Reutter’s individual silver medal was the first for the U.S. women’s short track program since 1994, and she made sure the world knew.
The Champaign native took a victory lap on the ice draped in the American flag, shouting with excitement to the cheering crowd.
“I feel complete,” Reutter told the Associated Press after the medal ceremony. “I don’t plan on taking off the medal or the flag for three days.”
Her parents and grandparents in the stands at the Pacific Coliseum were just as elated.
“When Katherine made her final for the silver, she was the only North American on the line, and so just to have the majority of the crowd screaming for her and relishing her win, I can’t even describe it,” Beth said.
“Then when that silver came, it was pure raw emotions all spilling out. It was exciting that it finally happened, and it was unbelievable at the same time.”
Champaign Centennial High School football coach Mike McDonnell, who mentored Reutter when she attended Centennial, said he saw a sense of relief from Reutter after she came away with two medals.
McDonnell took part in all of the action, including attending a party with Reutter’s family that Team USA threw her following her second-place finish Friday night.

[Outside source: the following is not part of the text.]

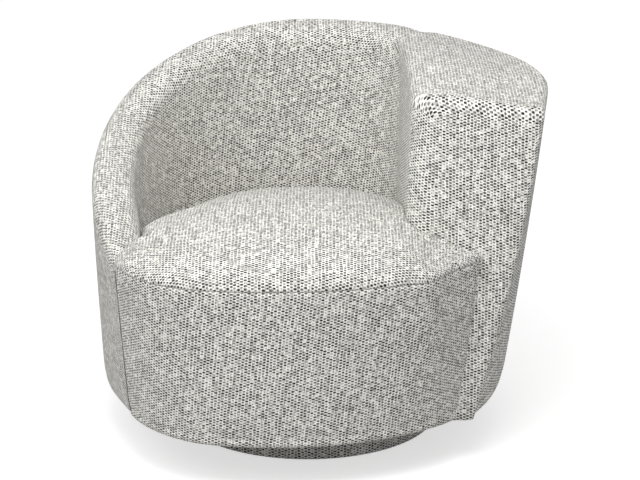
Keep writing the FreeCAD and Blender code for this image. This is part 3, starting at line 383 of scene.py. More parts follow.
# %% One profile, as distances and heights
FACE_STEPS = 22
ARC_STEPS = 9
TOP_STEPS = 7
TOP_CROWN = 2.5
quarter = np.linspace(0, math.pi / 2, ARC_STEPS)


def wall_profile(at):
    inner_edge, outer_edge = edge_sizes(at)
    crest = ridge_height(at)
    inner_end = crest - inner_edge
    lip = lip_height(at)
    near = inner_reach(at, inner_end)
    far = outer_reach(at, lip)
    z_face = np.linspace(FOOT, inner_end, FACE_STEPS)
    d_in = near + inner_edge * (1 - np.cos(quarter))
    z_in = inner_end + inner_edge * np.sin(quarter)
    share = np.linspace(0, 1, TOP_STEPS)[1:-1]
    d_top = mix(near + inner_edge, far - outer_edge, share)
    z_top = mix(crest, lip + outer_edge, smooth(share)) + TOP_CROWN * np.sin(math.pi * share)
    d_out = far - outer_edge * (1 - np.cos(quarter[::-1]))
    z_out = lip + outer_edge * np.sin(quarter[::-1])
    distance = np.concatenate([inner_reach(at, z_face), d_in[1:], d_top, d_out])
    height = np.concatenate([z_face, z_in[1:], z_top, z_out])
    sink = groove(at, height, inner_end)
    on_top = smooth((height - inner_end) / GROOVE_TURN)
    return distance + sink * (1 - on_top), height - sink * on_top


profiles = [wall_profile(at) for at in stations]
PATH = len(profiles[0][0])
print("points on each profile:", PATH)

# %% [markdown]
# ## The wall's points
# Every station places its profile in the room, and the profiles side by side are the wall's grid. Such a
# grid has only four-sided faces in even rows, so it shades smoothly and its lengths are easy to measure.

# %% The wall as a grid
ROLL_START = FACE_STEPS - 1
wall = np.array([at.place(distance, height) for at, (distance, height) in zip(stations, profiles)])
distances = np.array([distance for distance, height in profiles])
lengths = path_length(wall)
middle_line = np.array([at.place(seat_reach(at), SEAM) for at in stations])
along_wall = line_length(middle_line)
side_end = along_wall[-1]
print("length of the wall along its inner face:", round(float(side_end)))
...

“It’s a dream come true for her and all the rest of us that believed in her,” McDonnell said. “She sat in my office about five to six years ago, she was probably 15 or 16, and she said, ‘I’m going to the Olympics. Will you come?’ … And now, she did it.”
After coming from finishing in last place at the 2006 Olympic Trials to winning two medals in Vancouver, Reutter is here to stay.
“She’s committed for 2014,” Beth said.
“Another country tried to negotiate her coach (Jae Su Chun) away, and he made the decision to stay based on the agreement that if Katherine stayed, then he would stay.”